By the way, emoticons are another Japanese import, much like sushi. I like my food cooked and my words complete.

Greg said...

First, Bloom is mistaken to think there is such a thing as original thought. In the end its all Shakespeare, and even Shakespeare isn't Shakespeare, he just put existing thougt into a nice package.

Second, Harry Potter books are the greatest books ever because they are a direct market refutation of all the 'award winning' teen books that seem to do nothing but paint teens as angst-ridden victims of a cruel world that just doesn't 'get' them.

Brent said...

AL can sleep a little easier knowing that the NY Times will not allow it on the bestseller list, again!
http://www.huffingtonpost.com/michael-giltz/why-harry-potter_b_57099.html

AL said...

And we know how highly I regard the NYT.

Pete said...

Hahaha. Alice in Wonderland as a touchstone of imagination. Oh dear. The clunkiest piece of Victoriana. Spare me.

As to Rowling harming literacy well, in what way? In that people don't read what you do?

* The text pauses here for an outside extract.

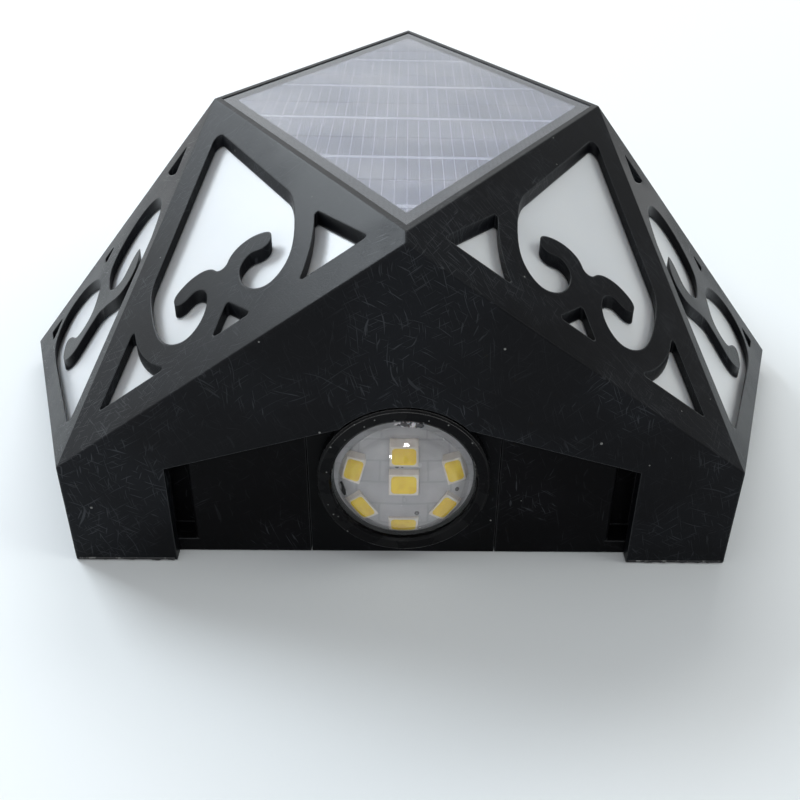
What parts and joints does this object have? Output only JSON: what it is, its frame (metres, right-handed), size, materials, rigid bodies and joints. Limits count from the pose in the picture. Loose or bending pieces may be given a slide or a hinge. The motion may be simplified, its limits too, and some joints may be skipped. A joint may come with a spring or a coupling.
{
  "type": "solar fence light",
  "caption": "Faceted solar fence light with scroll-cut facets over an opal diffuser, a rhombic panel, a domed spot lens and a keyhole back.",
  "frame": {"origin": "centre of the flat back that lies on the fence", "axes": "+Z out of the fence, +Y up along the fence, -Y the end with the spot lens, +X across the widest corners"},
  "size_m": [0.142, 0.1209, 0.0513],
  "materials": {
    "black_plastic": "satin moulded",
    "milky_plastic": "opal, satin",
    "clear_plastic": "polished clear",
    "panel_film": "clear laminate",
    "solar_cell": "polycrystalline cells",
    "panel_board": "glass-fibre board, pale grey mask",
    "foam_tape": "foam tape",
    "rubber": "soft rubber",
    "lamp_board": "grey solder mask",
    "main_board": "green solder mask",
    "lamp_body": "white moulded",
    "phosphor": "yellow phosphor gel",
    "chip_plastic": "matt epoxy",
    "ferrite": "sintered, dull",
    "capacitor_can": "satin can",
    "resistor_ceramic": "ceramic chip",
    "switch_plastic": "moulded",
    "button_plastic": "soft satin",
    "battery_sleeve": "printed film sleeve",
    "nickel": "nickel plated",
    "steel": "zinc plated",
    "red_insulation": "flexible vinyl",
    "black_insulation": "flexible vinyl"
  },
  "bodies": {
    "housing": {"front_shell": "black_plastic", "diffuser": "milky_plastic", "panel_tape": "foam_tape", "solar_board": "panel_board", "solar_cells": "solar_cell", "solar_film": "panel_film", "back_cover": "black_plastic", "spot_holder": "black_plastic", "lens_bezel": "black_plastic", "dome_lens": "clear_plastic", "lens_gasket": "rubber", "spot_board": "lamp_board", "spot_led_bodies": "lamp_body", "spot_led_phosphor": "phosphor", "spot_resistor": "resistor_ceramic", "main_board": "main_board", "glow_led_bodies": "lamp_body", "glow_led_phosphor": "phosphor", "control_chip": "chip_plastic", "inductor": "ferrite", "capacitor": "capacitor_can", "board_resistors": "resistor_ceramic", "switch_body": "switch_plastic", "battery_cell": "battery_sleeve", "battery_caps": "nickel", "battery_tabs": "nickel", "battery_cradle": "black_plastic", "battery_strap": "black_plastic", "back_seal": "rubber", "cover_screws": "steel", "board_screws": "steel", "cradle_screws": "steel", "strap_screws": "steel", "solar_lead_red": "red_insulation", "solar_lead_black": "black_insulation", "battery_lead_red": "red_insulation", "battery_lead_black": "black_insulation", "spot_lead_red": "red_insulation", "spot_lead_black": "black_insulation"},
    "button": {"power_button": "button_plastic", "switch_plunger": "button_plastic"}
  },
  "joints": [
    {"name": "button_press", "type": "slide", "parent": "housing", "child": "button", "axis": [0, 0, 1], "range_m": [0, 0.0008], "stiffness_N_per_m": 300}
  ]
}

I haven't read any of the HP books and don't intend too. I have read children's fantasy (The Edge Chronicles) as my son enjoys them and it means that I can talk about them with him. He's also read all of the HP books.And he's an avid reader with a pretty good imagination.
I'm no fan of Rowling but this precious 'defence of literacy' party talk crap just annoys me. What passes for 'literature' these days holds no interest for me, which is why I return to Manzoni and Rabelais.

Anonymous said...

Did anyone read nonfiction as a child? My fondest memories of childhood reading were books about animals (not animal stories, but nature guides, habits and habitats, history of fossil digging, caring for pets, etc.), also history, biography.

Pete said...

I read a lot of non-fiction as a child. Indeed, it's only relatively recently I've read fiction in any great quantity.

Cokesnorting Librarian said...

The first (as in, not the last) emoticon I ever detected in a freshman comp student's research paper helped grease the rails towards a career in librarianship, rather than teaching.

As for HP, I've never read the books, and might very well enjoy them if I did. But I can't separate the product from the hype. Nor can I tell how tens of millions reading what essentially amounts to an 800-page movie treatment aids literacy.

tanner said...

Thank you for voicing what I have been thinking about this Harry Potter phenomenon for years. I do find it kind of interesting that a book can generate so much devotion and hysteria, but I too cannot understand the appeal of reading about schoolboys, sorcerers and wizards. I'll take a nice old-fashioned Harold Robbins or Jacqueline Susann novel any day!

Anonymous said...

rofl ;P
much luv,
hermione

Anonymous said...

Next up, Harry Potter and the Destruction of Literacy. Lighten up, folks! Do Danielle Steel novels contribute to literacy? Nope. How about Stephen King? Sorry. Harold Bloom, in all his curmudgency, can say all he wants. The average person does not even know his name, much less who he is. And they care even less. Face it, folks, we are simply victims of hype. Without the hype, there would be nothing to annoy you. So, Harry Potter novels are not, in your opinion, worth reading. So what? The above mentioned authors are, in my opinion, not worth reading, along with just about every other author who's name frequents the fiction best-seller lists. You say tomato, I say tomahto, let's call the whole thing off.

Anonymous said...

I don't want to be rude, but am I right in assuming you have Asperg'ers Syndrome? plenty of red flags in your blogs

AL said...

I don't want to be rude, but am I right in assuming you have no idea what an apostrophe is for?